Ainsi, au levé du soleil et avec la rosée qui n’avait pas encore disparu, les villageois de Nasuno se sont réveillés il y a peu dans la frayeur. Que faire maintenant ? Laisser la pierre brisée ? La rattacher ? La communauté de la petite ville de Nasuno se questionne sur la manière d’agir, mais une chose est certaine : la nouvelle a traversé l’archipel entier et a dépassé les frontières pour se répandre dans le monde entier !
Bien que cette légende ne soit pas très connue à l’étranger, au Japon, plusieurs œuvres artistiques se sont inspirés de cet événement, comme au sein des otogi-zōshi 御伽草子, qui regroupent plus de 300 récits de l’époque Muromachi (1336-1573) du Japon, et même un yōkyoku 謡曲, l’une des chansons qui intégrait le théâtre nō.
Sources :
- IYANAGA Nobumi, « Tantrism and Reactionary Ideologies in Eastern Asia: Some Hypotheses and Questions », Cahiers d’Extrême-Asie, vol. 13, 2002. www.persee.fr/doc/asie_0766-1177_2002_num_13_1_1175, consulté le 30 Mars 2022.
- Tamamo-no-mae, URL : https://fr.wikipedia.org/wiki/Tamamo-no-Mae, consulté le 30 Mars 2022
- Grande dictionnaire de la langue japonaise 日本国語大辞典, « Tamamo-no-mae 玉藻前 », JapanKnowledge, [En ligne], consulté le 30 Mars 2022.
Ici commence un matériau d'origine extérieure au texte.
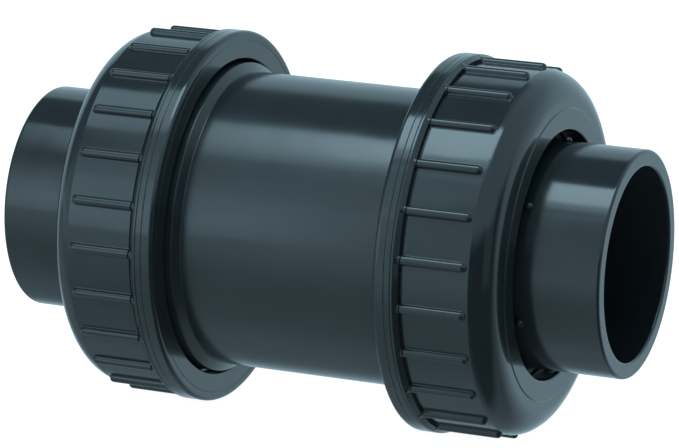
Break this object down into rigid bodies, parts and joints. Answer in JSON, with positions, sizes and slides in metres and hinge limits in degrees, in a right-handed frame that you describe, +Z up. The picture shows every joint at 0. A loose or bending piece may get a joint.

- 割れた殺生石どうする そのままか復元か…「これはこれで」観光客には人気 [Que faire de la pierre tueuse cassée : la laisser telle quelle ou la restaurer… « C’est ainsi », populaires auprès des touristes.], URL : https://www.shimotsuke.co.jp/articles/-/562613, Shimotsuke shinbun, consulté le 03 avril 2022.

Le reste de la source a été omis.